• WHAT THIS TASK INVOLVES:
Only the lines from the start of the data through the one containing "at the nape." belong in your answer; return them exactly.

• DATA EXTRACT:
++++++

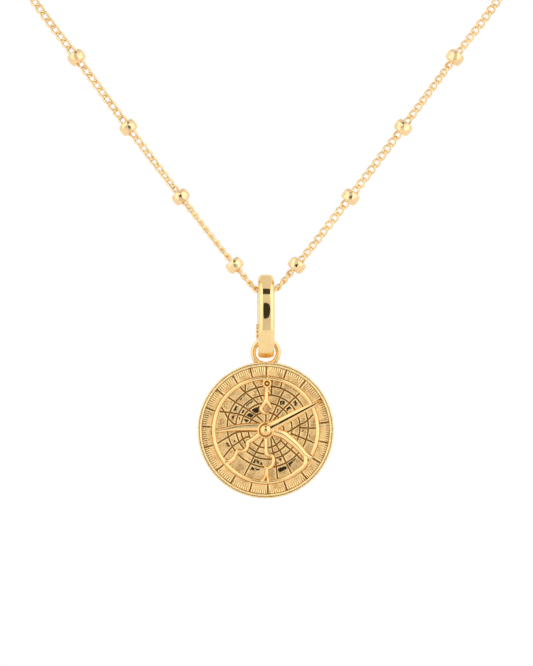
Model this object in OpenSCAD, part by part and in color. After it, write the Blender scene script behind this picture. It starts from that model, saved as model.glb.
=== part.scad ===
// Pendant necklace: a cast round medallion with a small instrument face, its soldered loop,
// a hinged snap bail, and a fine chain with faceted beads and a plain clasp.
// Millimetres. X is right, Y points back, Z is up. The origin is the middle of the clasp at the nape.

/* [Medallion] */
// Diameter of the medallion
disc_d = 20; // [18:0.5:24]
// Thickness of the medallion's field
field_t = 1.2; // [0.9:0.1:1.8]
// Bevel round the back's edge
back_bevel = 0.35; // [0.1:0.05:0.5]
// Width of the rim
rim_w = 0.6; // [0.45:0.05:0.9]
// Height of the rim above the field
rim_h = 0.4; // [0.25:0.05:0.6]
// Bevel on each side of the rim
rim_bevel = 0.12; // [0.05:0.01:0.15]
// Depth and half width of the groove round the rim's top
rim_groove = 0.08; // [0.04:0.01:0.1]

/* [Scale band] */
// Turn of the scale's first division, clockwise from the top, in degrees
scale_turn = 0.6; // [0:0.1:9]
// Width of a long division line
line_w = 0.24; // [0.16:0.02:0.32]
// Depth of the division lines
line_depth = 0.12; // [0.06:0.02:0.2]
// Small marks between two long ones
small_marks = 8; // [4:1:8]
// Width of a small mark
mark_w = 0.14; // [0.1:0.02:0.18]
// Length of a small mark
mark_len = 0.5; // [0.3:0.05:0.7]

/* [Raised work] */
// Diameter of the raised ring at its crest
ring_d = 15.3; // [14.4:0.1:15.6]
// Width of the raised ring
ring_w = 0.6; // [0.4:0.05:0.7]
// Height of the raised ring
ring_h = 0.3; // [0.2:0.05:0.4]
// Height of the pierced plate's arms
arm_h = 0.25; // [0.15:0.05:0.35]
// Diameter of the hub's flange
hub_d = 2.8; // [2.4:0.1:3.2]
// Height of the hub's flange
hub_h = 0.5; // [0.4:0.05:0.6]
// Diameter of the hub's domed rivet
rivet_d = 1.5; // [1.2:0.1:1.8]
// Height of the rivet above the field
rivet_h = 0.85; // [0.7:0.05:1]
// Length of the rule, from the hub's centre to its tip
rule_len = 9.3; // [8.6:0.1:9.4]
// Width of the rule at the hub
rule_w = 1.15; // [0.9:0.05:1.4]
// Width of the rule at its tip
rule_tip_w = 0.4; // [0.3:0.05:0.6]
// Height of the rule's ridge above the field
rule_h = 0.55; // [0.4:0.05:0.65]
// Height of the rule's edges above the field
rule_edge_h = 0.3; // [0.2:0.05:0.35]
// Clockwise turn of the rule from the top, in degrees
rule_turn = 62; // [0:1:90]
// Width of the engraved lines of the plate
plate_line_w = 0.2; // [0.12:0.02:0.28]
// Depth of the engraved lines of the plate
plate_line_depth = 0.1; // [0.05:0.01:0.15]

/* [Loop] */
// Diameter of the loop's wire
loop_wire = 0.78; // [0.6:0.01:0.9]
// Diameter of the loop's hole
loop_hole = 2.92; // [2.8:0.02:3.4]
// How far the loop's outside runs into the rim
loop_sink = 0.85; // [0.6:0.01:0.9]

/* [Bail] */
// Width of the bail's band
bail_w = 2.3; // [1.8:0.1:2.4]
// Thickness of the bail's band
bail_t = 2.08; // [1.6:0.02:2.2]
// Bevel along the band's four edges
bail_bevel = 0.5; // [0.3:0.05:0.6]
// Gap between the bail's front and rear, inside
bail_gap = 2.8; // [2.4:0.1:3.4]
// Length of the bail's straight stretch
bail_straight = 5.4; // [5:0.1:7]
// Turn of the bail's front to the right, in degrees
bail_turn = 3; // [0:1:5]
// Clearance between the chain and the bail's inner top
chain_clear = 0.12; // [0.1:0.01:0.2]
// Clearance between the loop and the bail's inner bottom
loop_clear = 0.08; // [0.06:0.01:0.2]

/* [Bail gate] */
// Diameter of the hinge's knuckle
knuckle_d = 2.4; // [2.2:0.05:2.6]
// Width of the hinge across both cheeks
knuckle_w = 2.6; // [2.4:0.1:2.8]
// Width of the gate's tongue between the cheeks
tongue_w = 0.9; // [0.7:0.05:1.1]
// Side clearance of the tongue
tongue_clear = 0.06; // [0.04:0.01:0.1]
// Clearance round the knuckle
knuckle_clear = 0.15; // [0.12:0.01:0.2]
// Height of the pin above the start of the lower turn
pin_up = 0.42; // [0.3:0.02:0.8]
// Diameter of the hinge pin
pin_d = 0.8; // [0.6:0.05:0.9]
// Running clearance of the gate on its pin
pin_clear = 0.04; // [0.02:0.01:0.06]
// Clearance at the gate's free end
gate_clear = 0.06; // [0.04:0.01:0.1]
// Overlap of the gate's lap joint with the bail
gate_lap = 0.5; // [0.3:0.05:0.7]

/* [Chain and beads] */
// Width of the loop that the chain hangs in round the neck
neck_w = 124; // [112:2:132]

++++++

• RESULT FOR THIS EXERCISE:
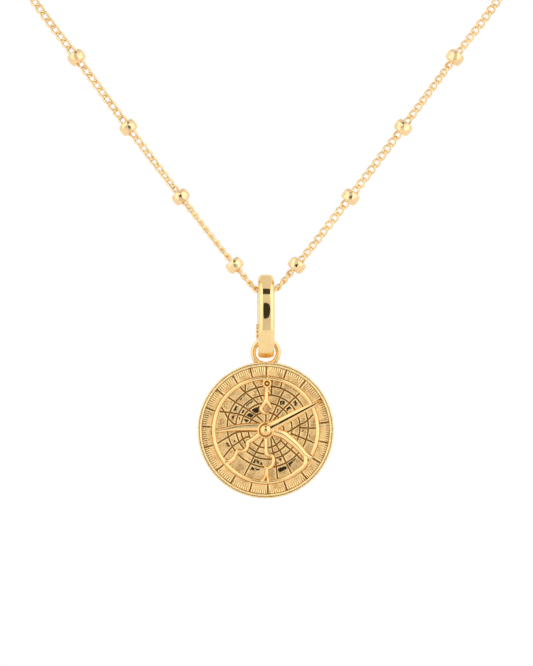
Model this object in OpenSCAD, part by part and in color. After it, write the Blender scene script behind this picture. It starts from that model, saved as model.glb.
=== part.scad ===
// Pendant necklace: a cast round medallion with a small instrument face, its soldered loop,
// a hinged snap bail, and a fine chain with faceted beads and a plain clasp.
// Millimetres. X is right, Y points back, Z is up. The origin is the middle of the clasp at the nape.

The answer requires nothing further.